> [Task to carry out]:
Below is the data. Give it again, complete and exact.

________________________________________

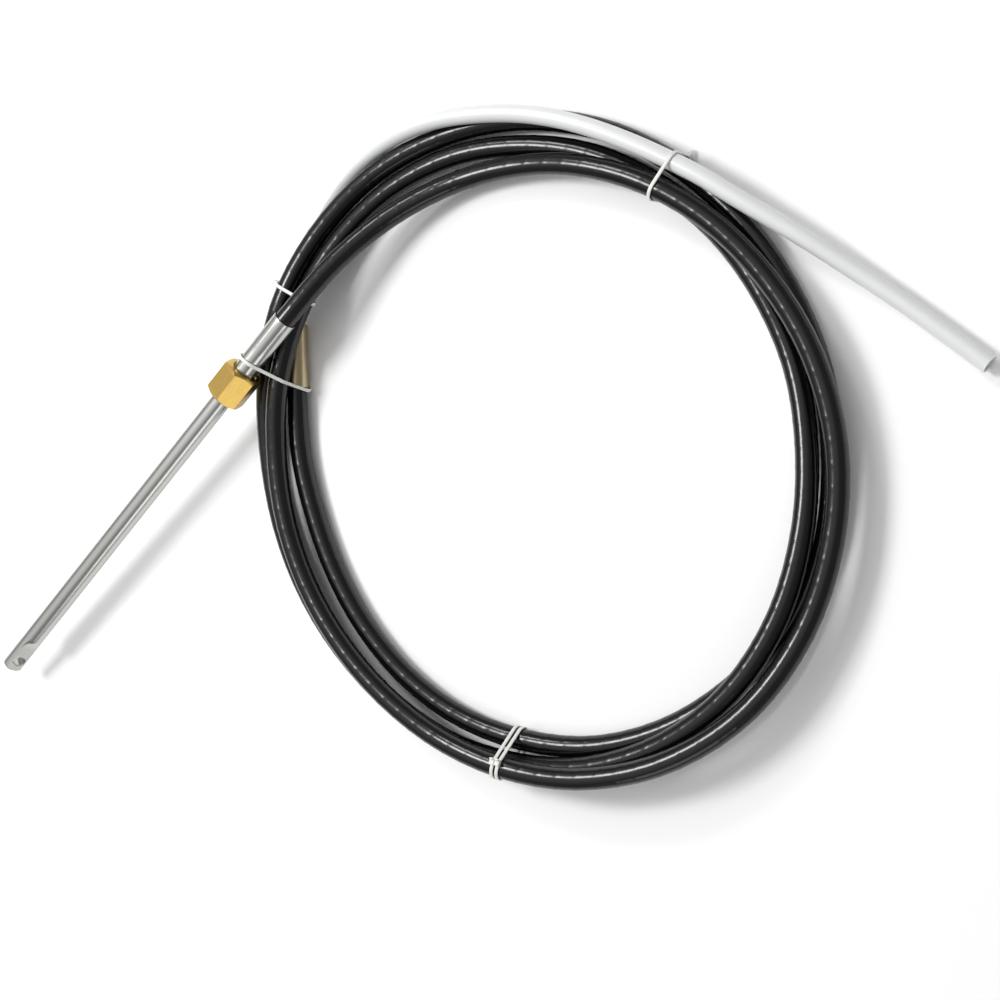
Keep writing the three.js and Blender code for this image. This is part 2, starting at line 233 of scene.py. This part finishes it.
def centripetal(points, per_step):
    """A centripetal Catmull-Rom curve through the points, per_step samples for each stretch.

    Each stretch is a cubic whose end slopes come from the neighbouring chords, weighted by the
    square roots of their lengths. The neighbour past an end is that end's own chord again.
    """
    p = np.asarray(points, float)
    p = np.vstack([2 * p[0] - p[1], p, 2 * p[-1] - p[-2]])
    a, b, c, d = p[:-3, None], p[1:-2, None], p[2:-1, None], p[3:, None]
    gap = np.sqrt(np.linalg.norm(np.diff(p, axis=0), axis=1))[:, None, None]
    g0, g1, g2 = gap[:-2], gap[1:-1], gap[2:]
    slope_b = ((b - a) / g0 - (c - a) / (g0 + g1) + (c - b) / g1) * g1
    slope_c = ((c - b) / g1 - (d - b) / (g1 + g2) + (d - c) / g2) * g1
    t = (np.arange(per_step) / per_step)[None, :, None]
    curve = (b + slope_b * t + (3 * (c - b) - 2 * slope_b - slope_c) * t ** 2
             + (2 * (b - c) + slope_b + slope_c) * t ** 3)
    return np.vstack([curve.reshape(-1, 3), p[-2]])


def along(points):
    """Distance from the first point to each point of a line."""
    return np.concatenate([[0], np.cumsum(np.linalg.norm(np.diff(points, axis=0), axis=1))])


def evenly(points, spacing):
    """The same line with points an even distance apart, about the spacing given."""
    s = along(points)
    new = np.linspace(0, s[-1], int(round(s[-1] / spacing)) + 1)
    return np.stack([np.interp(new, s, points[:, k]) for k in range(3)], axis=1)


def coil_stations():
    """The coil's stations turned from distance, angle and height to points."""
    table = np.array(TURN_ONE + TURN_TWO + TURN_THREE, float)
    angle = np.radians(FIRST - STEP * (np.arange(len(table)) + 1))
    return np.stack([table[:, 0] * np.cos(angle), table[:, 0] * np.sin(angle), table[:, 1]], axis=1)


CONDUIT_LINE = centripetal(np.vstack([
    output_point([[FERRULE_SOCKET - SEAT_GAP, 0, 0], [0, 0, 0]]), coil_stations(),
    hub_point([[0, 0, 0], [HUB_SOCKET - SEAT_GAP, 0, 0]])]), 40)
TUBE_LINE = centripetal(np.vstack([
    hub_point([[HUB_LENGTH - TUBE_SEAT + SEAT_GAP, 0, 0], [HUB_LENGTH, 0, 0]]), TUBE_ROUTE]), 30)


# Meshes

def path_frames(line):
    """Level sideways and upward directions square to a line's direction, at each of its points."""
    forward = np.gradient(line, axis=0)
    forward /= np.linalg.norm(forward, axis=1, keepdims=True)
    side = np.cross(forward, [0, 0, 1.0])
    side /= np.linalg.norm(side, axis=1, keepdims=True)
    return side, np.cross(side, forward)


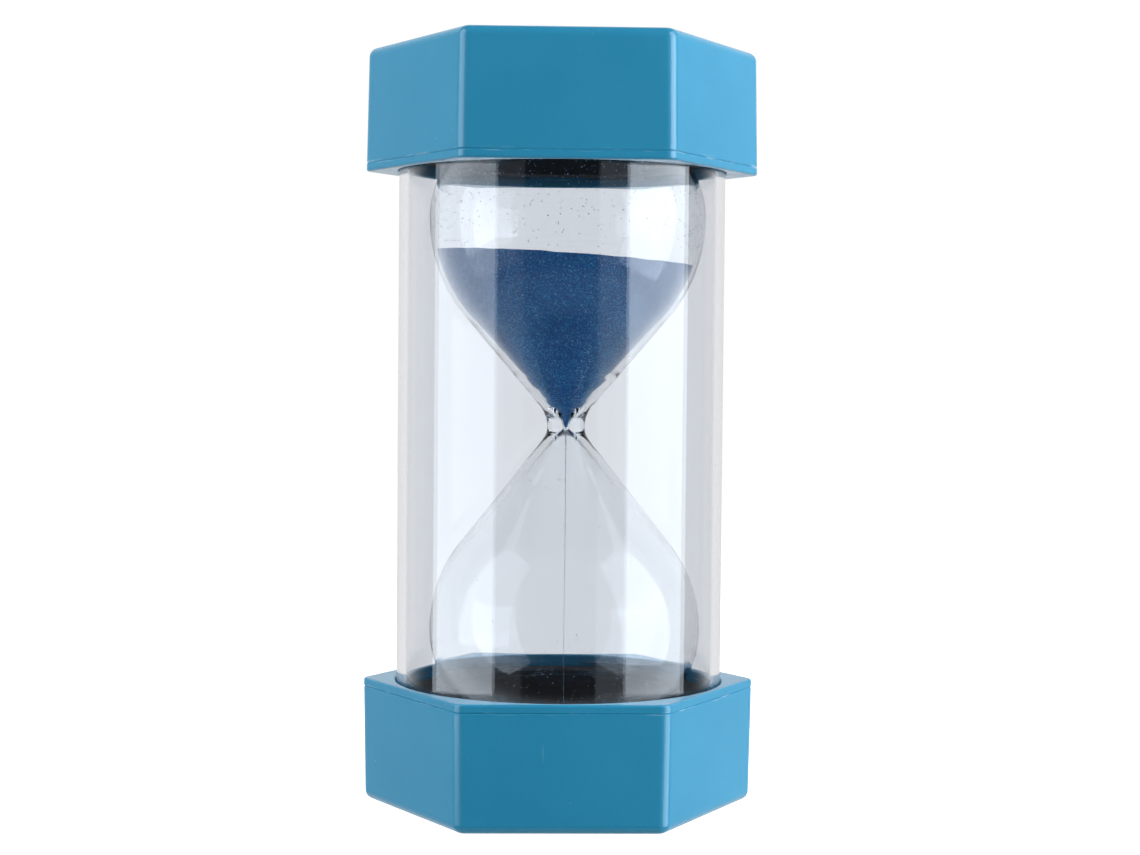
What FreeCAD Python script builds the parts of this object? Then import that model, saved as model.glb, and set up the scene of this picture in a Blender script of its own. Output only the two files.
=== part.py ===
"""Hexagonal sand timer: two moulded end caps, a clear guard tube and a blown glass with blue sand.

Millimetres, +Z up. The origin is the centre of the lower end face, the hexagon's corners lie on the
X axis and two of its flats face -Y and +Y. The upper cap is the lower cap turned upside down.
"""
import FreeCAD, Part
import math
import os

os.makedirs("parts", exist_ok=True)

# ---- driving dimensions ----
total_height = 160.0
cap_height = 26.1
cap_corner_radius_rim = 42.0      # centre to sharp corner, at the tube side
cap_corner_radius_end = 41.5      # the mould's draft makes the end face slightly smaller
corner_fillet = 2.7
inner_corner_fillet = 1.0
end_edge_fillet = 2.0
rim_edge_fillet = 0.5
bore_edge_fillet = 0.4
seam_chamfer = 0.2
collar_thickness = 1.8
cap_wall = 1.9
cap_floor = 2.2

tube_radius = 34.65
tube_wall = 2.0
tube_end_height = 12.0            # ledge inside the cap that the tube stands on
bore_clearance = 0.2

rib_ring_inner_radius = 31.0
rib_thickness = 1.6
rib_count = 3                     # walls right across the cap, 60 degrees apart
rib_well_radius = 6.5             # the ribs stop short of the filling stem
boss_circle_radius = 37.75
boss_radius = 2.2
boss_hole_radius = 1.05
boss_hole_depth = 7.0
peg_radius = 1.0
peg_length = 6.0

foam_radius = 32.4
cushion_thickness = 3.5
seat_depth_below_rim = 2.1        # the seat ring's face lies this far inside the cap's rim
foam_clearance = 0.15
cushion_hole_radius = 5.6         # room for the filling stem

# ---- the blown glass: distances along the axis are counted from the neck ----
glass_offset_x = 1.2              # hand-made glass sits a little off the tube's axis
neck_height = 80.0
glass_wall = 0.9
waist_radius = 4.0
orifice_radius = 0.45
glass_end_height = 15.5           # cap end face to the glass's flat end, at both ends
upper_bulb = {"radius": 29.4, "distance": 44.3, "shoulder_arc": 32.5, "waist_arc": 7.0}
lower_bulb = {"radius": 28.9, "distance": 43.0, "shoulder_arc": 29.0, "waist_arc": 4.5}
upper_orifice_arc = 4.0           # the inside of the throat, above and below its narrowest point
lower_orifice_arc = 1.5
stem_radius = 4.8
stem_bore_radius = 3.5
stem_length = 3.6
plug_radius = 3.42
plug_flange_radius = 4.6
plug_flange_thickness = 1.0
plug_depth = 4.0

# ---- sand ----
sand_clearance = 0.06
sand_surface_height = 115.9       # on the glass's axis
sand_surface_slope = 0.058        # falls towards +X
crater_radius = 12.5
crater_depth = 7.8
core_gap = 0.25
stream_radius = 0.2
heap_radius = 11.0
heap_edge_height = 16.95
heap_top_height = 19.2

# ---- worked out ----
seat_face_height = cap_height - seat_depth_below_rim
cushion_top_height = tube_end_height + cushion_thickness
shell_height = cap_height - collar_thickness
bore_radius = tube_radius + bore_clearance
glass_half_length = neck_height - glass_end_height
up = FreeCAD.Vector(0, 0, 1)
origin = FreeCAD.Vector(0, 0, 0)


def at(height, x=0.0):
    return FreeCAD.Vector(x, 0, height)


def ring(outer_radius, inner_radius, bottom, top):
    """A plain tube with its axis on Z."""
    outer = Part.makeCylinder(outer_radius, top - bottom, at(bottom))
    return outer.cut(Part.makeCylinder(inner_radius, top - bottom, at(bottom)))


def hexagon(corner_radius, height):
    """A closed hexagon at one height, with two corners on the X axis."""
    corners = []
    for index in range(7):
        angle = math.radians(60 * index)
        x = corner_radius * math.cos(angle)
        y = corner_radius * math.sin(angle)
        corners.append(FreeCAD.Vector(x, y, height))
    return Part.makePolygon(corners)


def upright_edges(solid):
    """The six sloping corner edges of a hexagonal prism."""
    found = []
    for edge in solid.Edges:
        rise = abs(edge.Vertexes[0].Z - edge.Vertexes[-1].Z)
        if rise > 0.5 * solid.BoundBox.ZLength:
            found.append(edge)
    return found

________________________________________

> [Response]:
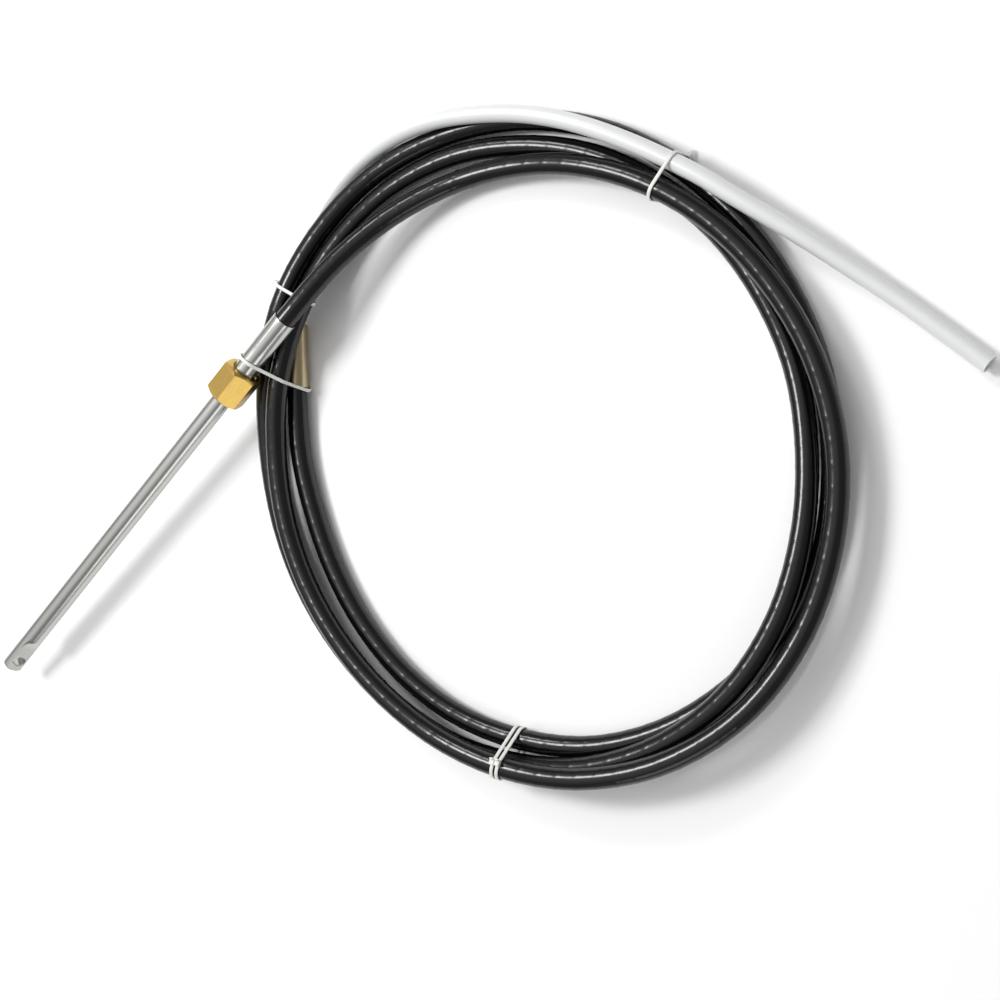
Keep writing the three.js and Blender code for this image. This is part 2, starting at line 233 of scene.py. This part finishes it.
def centripetal(points, per_step):
    """A centripetal Catmull-Rom curve through the points, per_step samples for each stretch.

    Each stretch is a cubic whose end slopes come from the neighbouring chords, weighted by the
    square roots of their lengths. The neighbour past an end is that end's own chord again.
    """
    p = np.asarray(points, float)
    p = np.vstack([2 * p[0] - p[1], p, 2 * p[-1] - p[-2]])
    a, b, c, d = p[:-3, None], p[1:-2, None], p[2:-1, None], p[3:, None]
    gap = np.sqrt(np.linalg.norm(np.diff(p, axis=0), axis=1))[:, None, None]
    g0, g1, g2 = gap[:-2], gap[1:-1], gap[2:]
    slope_b = ((b - a) / g0 - (c - a) / (g0 + g1) + (c - b) / g1) * g1
    slope_c = ((c - b) / g1 - (d - b) / (g1 + g2) + (d - c) / g2) * g1
    t = (np.arange(per_step) / per_step)[None, :, None]
    curve = (b + slope_b * t + (3 * (c - b) - 2 * slope_b - slope_c) * t ** 2
             + (2 * (b - c) + slope_b + slope_c) * t ** 3)
    return np.vstack([curve.reshape(-1, 3), p[-2]])


def along(points):
    """Distance from the first point to each point of a line."""
    return np.concatenate([[0], np.cumsum(np.linalg.norm(np.diff(points, axis=0), axis=1))])


def evenly(points, spacing):
    """The same line with points an even distance apart, about the spacing given."""
    s = along(points)
    new = np.linspace(0, s[-1], int(round(s[-1] / spacing)) + 1)
    return np.stack([np.interp(new, s, points[:, k]) for k in range(3)], axis=1)


def coil_stations():
    """The coil's stations turned from distance, angle and height to points."""
    table = np.array(TURN_ONE + TURN_TWO + TURN_THREE, float)
    angle = np.radians(FIRST - STEP * (np.arange(len(table)) + 1))
    return np.stack([table[:, 0] * np.cos(angle), table[:, 0] * np.sin(angle), table[:, 1]], axis=1)


CONDUIT_LINE = centripetal(np.vstack([
    output_point([[FERRULE_SOCKET - SEAT_GAP, 0, 0], [0, 0, 0]]), coil_stations(),
    hub_point([[0, 0, 0], [HUB_SOCKET - SEAT_GAP, 0, 0]])]), 40)
TUBE_LINE = centripetal(np.vstack([
    hub_point([[HUB_LENGTH - TUBE_SEAT + SEAT_GAP, 0, 0], [HUB_LENGTH, 0, 0]]), TUBE_ROUTE]), 30)


# Meshes

def path_frames(line):
    """Level sideways and upward directions square to a line's direction, at each of its points."""
    forward = np.gradient(line, axis=0)
    forward /= np.linalg.norm(forward, axis=1, keepdims=True)
    side = np.cross(forward, [0, 0, 1.0])
    side /= np.linalg.norm(side, axis=1, keepdims=True)
    return side, np.cross(side, forward)


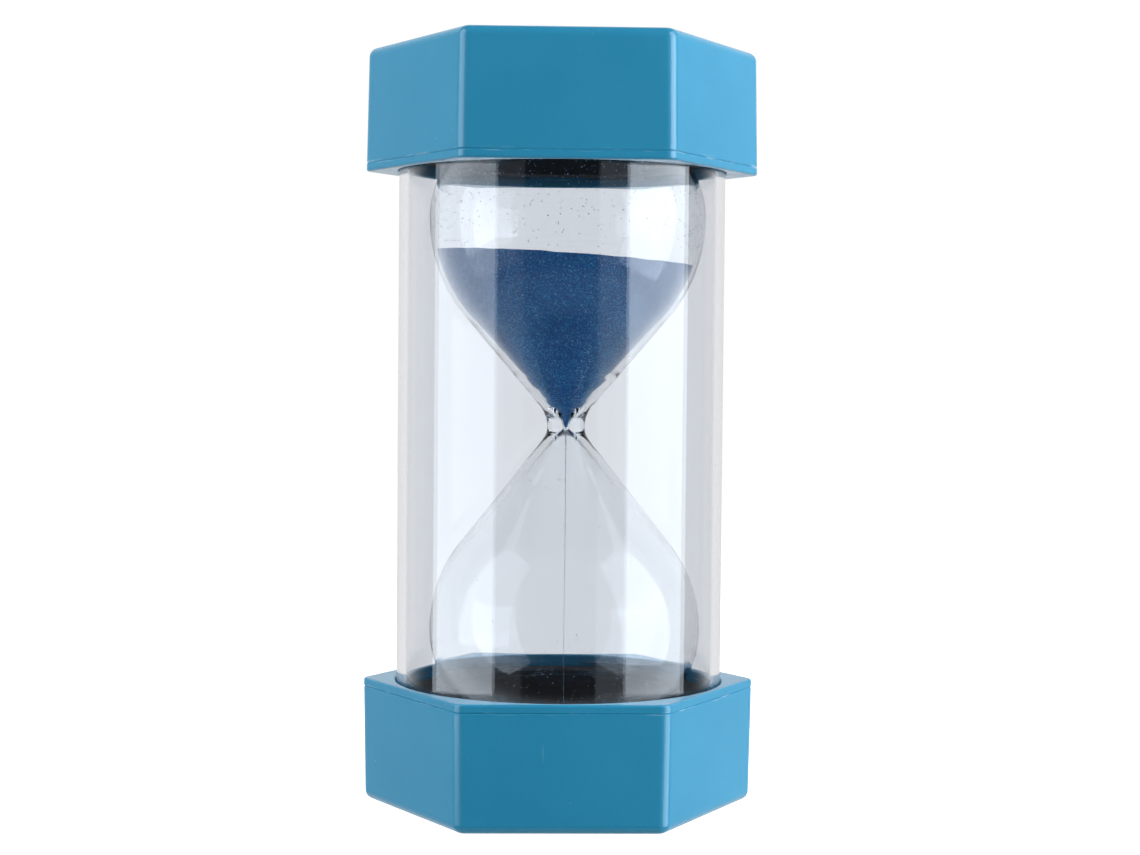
What FreeCAD Python script builds the parts of this object? Then import that model, saved as model.glb, and set up the scene of this picture in a Blender script of its own. Output only the two files.
=== part.py ===
"""Hexagonal sand timer: two moulded end caps, a clear guard tube and a blown glass with blue sand.

Millimetres, +Z up. The origin is the centre of the lower end face, the hexagon's corners lie on the
X axis and two of its flats face -Y and +Y. The upper cap is the lower cap turned upside down.
"""
import FreeCAD, Part
import math
import os

os.makedirs("parts", exist_ok=True)

# ---- driving dimensions ----
total_height = 160.0
cap_height = 26.1
cap_corner_radius_rim = 42.0      # centre to sharp corner, at the tube side
cap_corner_radius_end = 41.5      # the mould's draft makes the end face slightly smaller
corner_fillet = 2.7
inner_corner_fillet = 1.0
end_edge_fillet = 2.0
rim_edge_fillet = 0.5
bore_edge_fillet = 0.4
seam_chamfer = 0.2
collar_thickness = 1.8
cap_wall = 1.9
cap_floor = 2.2

tube_radius = 34.65
tube_wall = 2.0
tube_end_height = 12.0            # ledge inside the cap that the tube stands on
bore_clearance = 0.2

rib_ring_inner_radius = 31.0
rib_thickness = 1.6
rib_count = 3                     # walls right across the cap, 60 degrees apart
rib_well_radius = 6.5             # the ribs stop short of the filling stem
boss_circle_radius = 37.75
boss_radius = 2.2
boss_hole_radius = 1.05
boss_hole_depth = 7.0
peg_radius = 1.0
peg_length = 6.0

foam_radius = 32.4
cushion_thickness = 3.5
seat_depth_below_rim = 2.1        # the seat ring's face lies this far inside the cap's rim
foam_clearance = 0.15
cushion_hole_radius = 5.6         # room for the filling stem

# ---- the blown glass: distances along the axis are counted from the neck ----
glass_offset_x = 1.2              # hand-made glass sits a little off the tube's axis
neck_height = 80.0
glass_wall = 0.9
waist_radius = 4.0
orifice_radius = 0.45
glass_end_height = 15.5           # cap end face to the glass's flat end, at both ends
upper_bulb = {"radius": 29.4, "distance": 44.3, "shoulder_arc": 32.5, "waist_arc": 7.0}
lower_bulb = {"radius": 28.9, "distance": 43.0, "shoulder_arc": 29.0, "waist_arc": 4.5}
upper_orifice_arc = 4.0           # the inside of the throat, above and below its narrowest point
lower_orifice_arc = 1.5
stem_radius = 4.8
stem_bore_radius = 3.5
stem_length = 3.6
plug_radius = 3.42
plug_flange_radius = 4.6
plug_flange_thickness = 1.0
plug_depth = 4.0

# ---- sand ----
sand_clearance = 0.06
sand_surface_height = 115.9       # on the glass's axis
sand_surface_slope = 0.058        # falls towards +X
crater_radius = 12.5
crater_depth = 7.8
core_gap = 0.25
stream_radius = 0.2
heap_radius = 11.0
heap_edge_height = 16.95
heap_top_height = 19.2

# ---- worked out ----
seat_face_height = cap_height - seat_depth_below_rim
cushion_top_height = tube_end_height + cushion_thickness
shell_height = cap_height - collar_thickness
bore_radius = tube_radius + bore_clearance
glass_half_length = neck_height - glass_end_height
up = FreeCAD.Vector(0, 0, 1)
origin = FreeCAD.Vector(0, 0, 0)


def at(height, x=0.0):
    return FreeCAD.Vector(x, 0, height)


def ring(outer_radius, inner_radius, bottom, top):
    """A plain tube with its axis on Z."""
    outer = Part.makeCylinder(outer_radius, top - bottom, at(bottom))
    return outer.cut(Part.makeCylinder(inner_radius, top - bottom, at(bottom)))


def hexagon(corner_radius, height):
    """A closed hexagon at one height, with two corners on the X axis."""
    corners = []
    for index in range(7):
        angle = math.radians(60 * index)
        x = corner_radius * math.cos(angle)
        y = corner_radius * math.sin(angle)
        corners.append(FreeCAD.Vector(x, y, height))
    return Part.makePolygon(corners)


def upright_edges(solid):
    """The six sloping corner edges of a hexagonal prism."""
    found = []
    for edge in solid.Edges:
        rise = abs(edge.Vertexes[0].Z - edge.Vertexes[-1].Z)
        if rise > 0.5 * solid.BoundBox.ZLength:
            found.append(edge)
    return found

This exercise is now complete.